Short exercise: Repeat each line exactly, leaving nothing out.

##### Given material

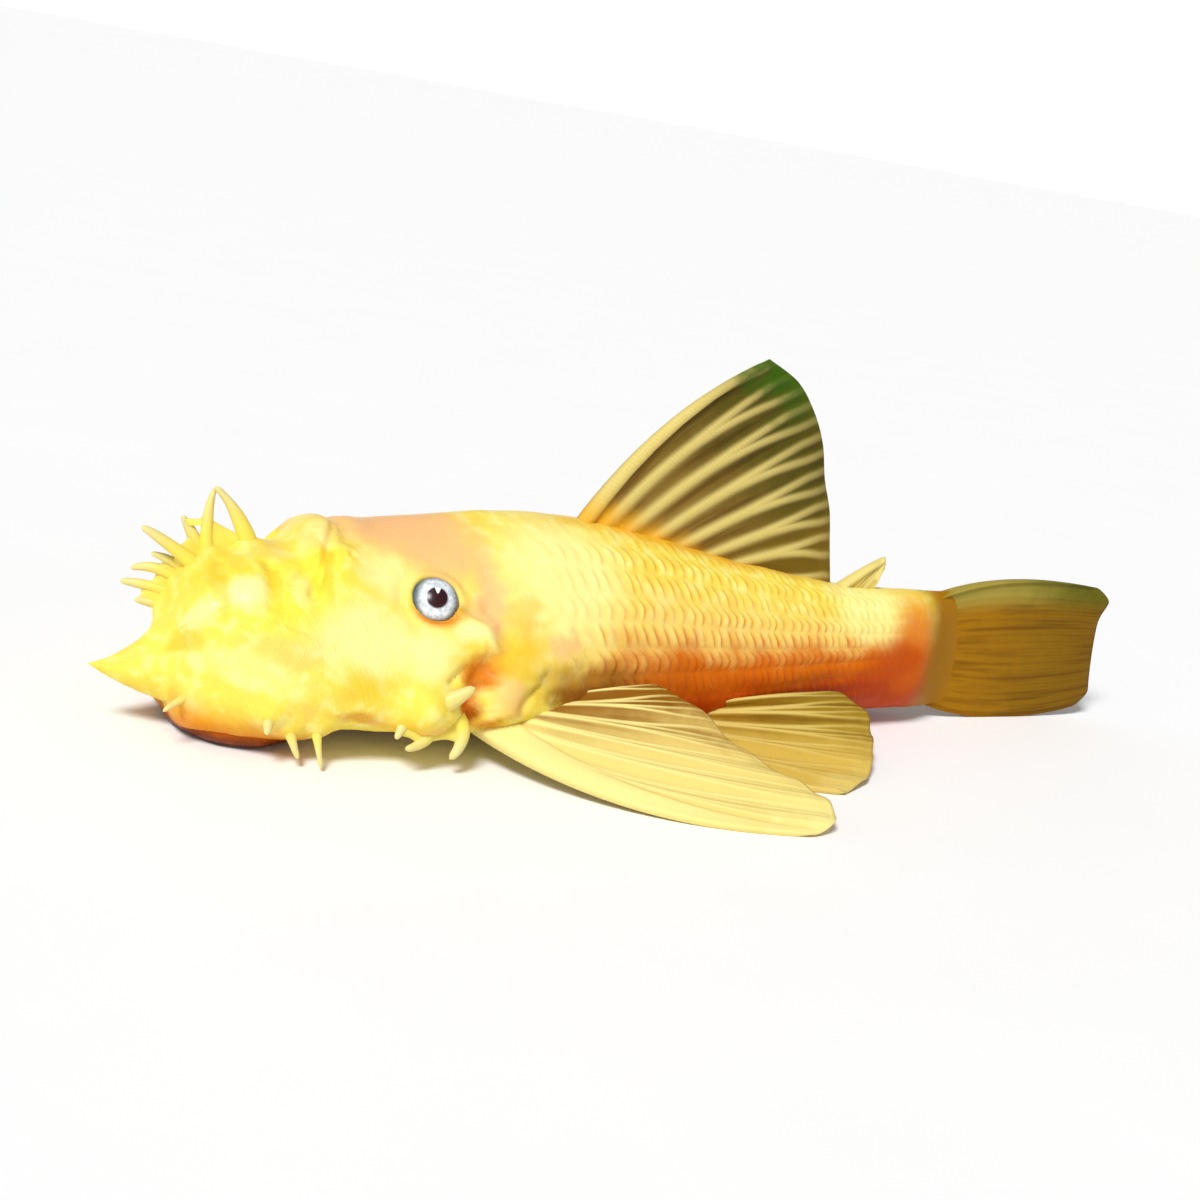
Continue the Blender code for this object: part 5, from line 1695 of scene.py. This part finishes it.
def make_floor():
    """Wide round floor at Z = 0."""
    rim = [(FLOOR_REACH * math.cos(turn), FLOOR_REACH * math.sin(turn), 0.0)
           for turn in turns(FLOOR_SIDES)]
    faces = [(0, j + 1, (j + 1) % FLOOR_SIDES + 1) for j in range(FLOOR_SIDES)]
    mesh = bpy.data.meshes.new("floor")
    mesh.from_pydata([(0.0, 0.0, 0.0)] + rim, [], faces)
    floor = new_object("floor", mesh)
    floor.data.materials.append(floor_finish())
    floor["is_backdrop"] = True


def make_light():
    """Large soft light from above the snout, in a white dome that darkens overhead."""
    lamp = bpy.data.lights.new("key_light", "SUN")
    lamp.energy = KEY_STRENGTH
    lamp.angle = KEY_SOFTNESS
    thing = new_object("key_light", lamp)
    thing.location = Vector(KEY_DIRECTION)
    thing.rotation_euler = Vector(KEY_DIRECTION).to_track_quat("Z", "Y").to_euler()
    world = bpy.data.worlds.new("studio")
    world.use_nodes = True
    wiring = Wiring(world.node_tree)
    split = wiring.add("ShaderNodeSeparateXYZ")
    wiring.feed(split.inputs[0], wiring.add("ShaderNodeTexCoord").outputs["Generated"])
    sky = world.node_tree.nodes["Background"]
    shade = wiring.ramp(split.outputs["Z"], 0.06, 0.50, DOME_EDGE, DOME_TOP)
    wiring.feed(sky.inputs["Strength"], shade)
    sky.inputs["Color"].default_value = (1.0, 1.0, 1.0, 1.0)
    bpy.context.scene.world = world
    bpy.context.scene.view_settings.view_transform = "Standard"


def make_camera():
    """Camera at the photo's angle, tilted as the photo is."""
    lens = bpy.data.cameras.new("camera")
    lens.lens = CAMERA_LENS
    lens.sensor_width = 36.0
    lens.shift_x, lens.shift_y = CAMERA_SHIFT
    lens.clip_start = 0.01
    back = Vector((math.cos(CAMERA_YAW) * math.cos(CAMERA_DOWN),
                   -math.sin(CAMERA_YAW) * math.cos(CAMERA_DOWN), math.sin(CAMERA_DOWN)))
    camera = new_object("camera", lens)
    camera.location = place(*CAMERA_AIM) + back * (CAMERA_DISTANCE * STANDARD_LENGTH)
    turn = back.to_track_quat("Z", "Y") @ Quaternion((0.0, 0.0, 1.0), CAMERA_TILT)
    camera.rotation_mode = "QUATERNION"
    camera.rotation_quaternion = turn
    bpy.context.scene.camera = camera


def write_size():
    """Measure the solids' box and the dressed part's box."""
    boxes = {"solids": solid_box, "visual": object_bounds()}
    plain = {name: [[float(v) for v in corner] for corner in box] for name, box in boxes.items()}


def main():
    """Make the camera, the pieces with their finishes, the floor and the light."""
    make_camera()
    patch = soft_patch_group()
    grain = wet_grain_group()
    wrinkle = wrinkle_group()
    make_skin(skin_finish(patch, grain, wrinkle))
    make_bristles(bristle_finish(grain))
    make_mouth(lip_finish(grain))
    eye = eye_finish()
    make_eye(1, "left", eye)
    make_eye(-1, "right", eye)
    make_fins(fin_finishes(grain))
    make_floor()
    make_light()
    write_size()


main()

##########

Response below:
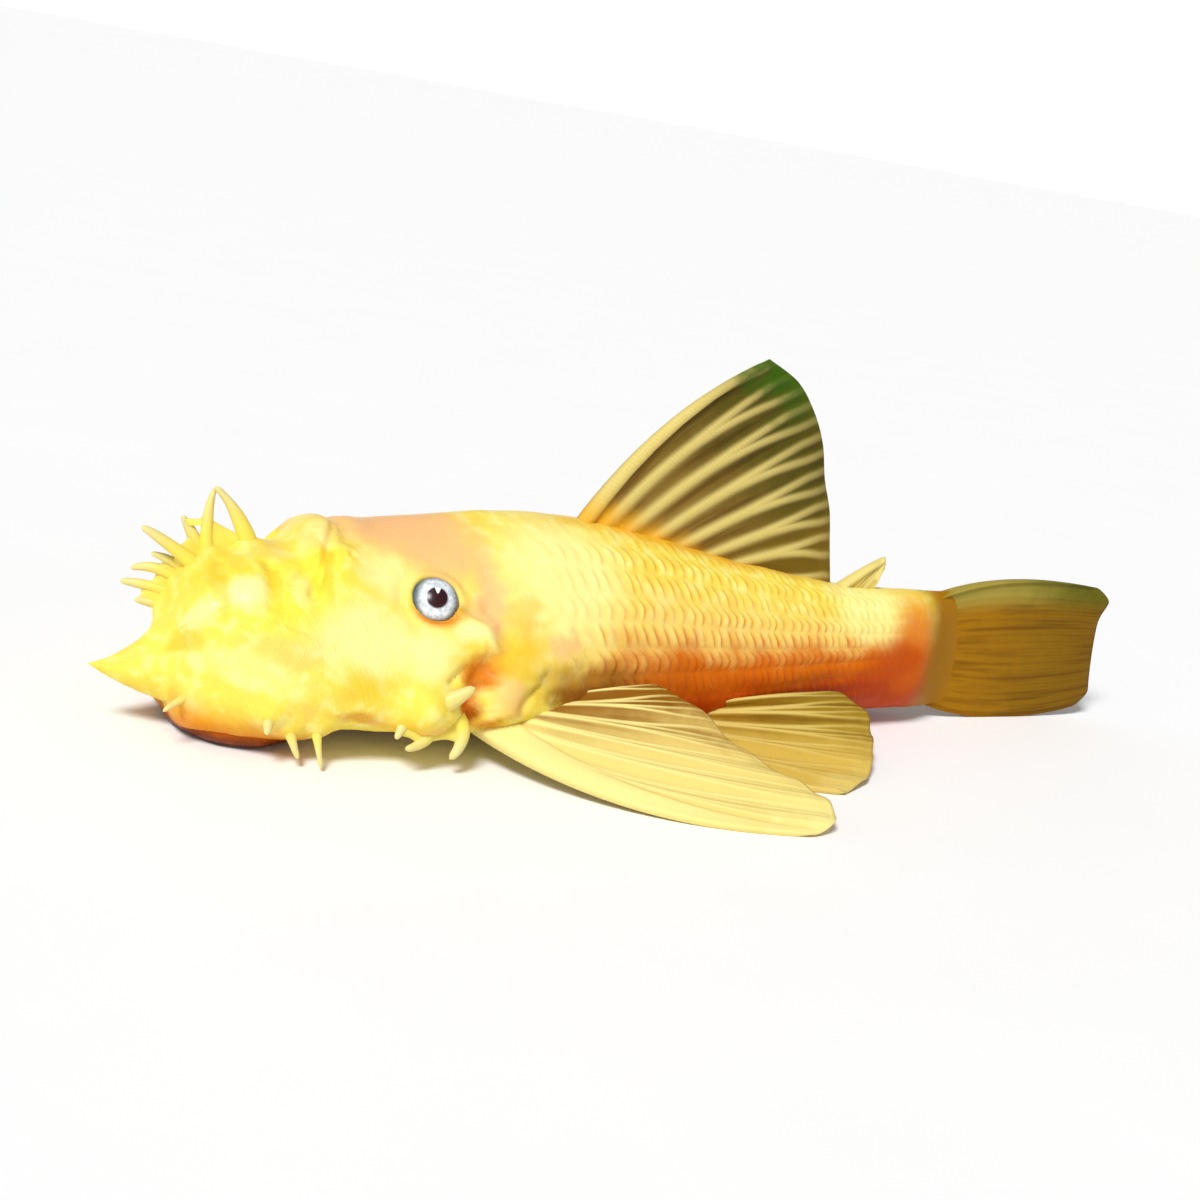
Continue the Blender code for this object: part 5, from line 1695 of scene.py. This part finishes it.
def make_floor():
    """Wide round floor at Z = 0."""
    rim = [(FLOOR_REACH * math.cos(turn), FLOOR_REACH * math.sin(turn), 0.0)
           for turn in turns(FLOOR_SIDES)]
    faces = [(0, j + 1, (j + 1) % FLOOR_SIDES + 1) for j in range(FLOOR_SIDES)]
    mesh = bpy.data.meshes.new("floor")
    mesh.from_pydata([(0.0, 0.0, 0.0)] + rim, [], faces)
    floor = new_object("floor", mesh)
    floor.data.materials.append(floor_finish())
    floor["is_backdrop"] = True


def make_light():
    """Large soft light from above the snout, in a white dome that darkens overhead."""
    lamp = bpy.data.lights.new("key_light", "SUN")
    lamp.energy = KEY_STRENGTH
    lamp.angle = KEY_SOFTNESS
    thing = new_object("key_light", lamp)
    thing.location = Vector(KEY_DIRECTION)
    thing.rotation_euler = Vector(KEY_DIRECTION).to_track_quat("Z", "Y").to_euler()
    world = bpy.data.worlds.new("studio")
    world.use_nodes = True
    wiring = Wiring(world.node_tree)
    split = wiring.add("ShaderNodeSeparateXYZ")
    wiring.feed(split.inputs[0], wiring.add("ShaderNodeTexCoord").outputs["Generated"])
    sky = world.node_tree.nodes["Background"]
    shade = wiring.ramp(split.outputs["Z"], 0.06, 0.50, DOME_EDGE, DOME_TOP)
    wiring.feed(sky.inputs["Strength"], shade)
    sky.inputs["Color"].default_value = (1.0, 1.0, 1.0, 1.0)
    bpy.context.scene.world = world
    bpy.context.scene.view_settings.view_transform = "Standard"


def make_camera():
    """Camera at the photo's angle, tilted as the photo is."""
    lens = bpy.data.cameras.new("camera")
    lens.lens = CAMERA_LENS
    lens.sensor_width = 36.0
    lens.shift_x, lens.shift_y = CAMERA_SHIFT
    lens.clip_start = 0.01
    back = Vector((math.cos(CAMERA_YAW) * math.cos(CAMERA_DOWN),
                   -math.sin(CAMERA_YAW) * math.cos(CAMERA_DOWN), math.sin(CAMERA_DOWN)))
    camera = new_object("camera", lens)
    camera.location = place(*CAMERA_AIM) + back * (CAMERA_DISTANCE * STANDARD_LENGTH)
    turn = back.to_track_quat("Z", "Y") @ Quaternion((0.0, 0.0, 1.0), CAMERA_TILT)
    camera.rotation_mode = "QUATERNION"
    camera.rotation_quaternion = turn
    bpy.context.scene.camera = camera


def write_size():
    """Measure the solids' box and the dressed part's box."""
    boxes = {"solids": solid_box, "visual": object_bounds()}
    plain = {name: [[float(v) for v in corner] for corner in box] for name, box in boxes.items()}


def main():
    """Make the camera, the pieces with their finishes, the floor and the light."""
    make_camera()
    patch = soft_patch_group()
    grain = wet_grain_group()
    wrinkle = wrinkle_group()
    make_skin(skin_finish(patch, grain, wrinkle))
    make_bristles(bristle_finish(grain))
    make_mouth(lip_finish(grain))
    eye = eye_finish()
    make_eye(1, "left", eye)
    make_eye(-1, "right", eye)
    make_fins(fin_finishes(grain))
    make_floor()
    make_light()
    write_size()


main()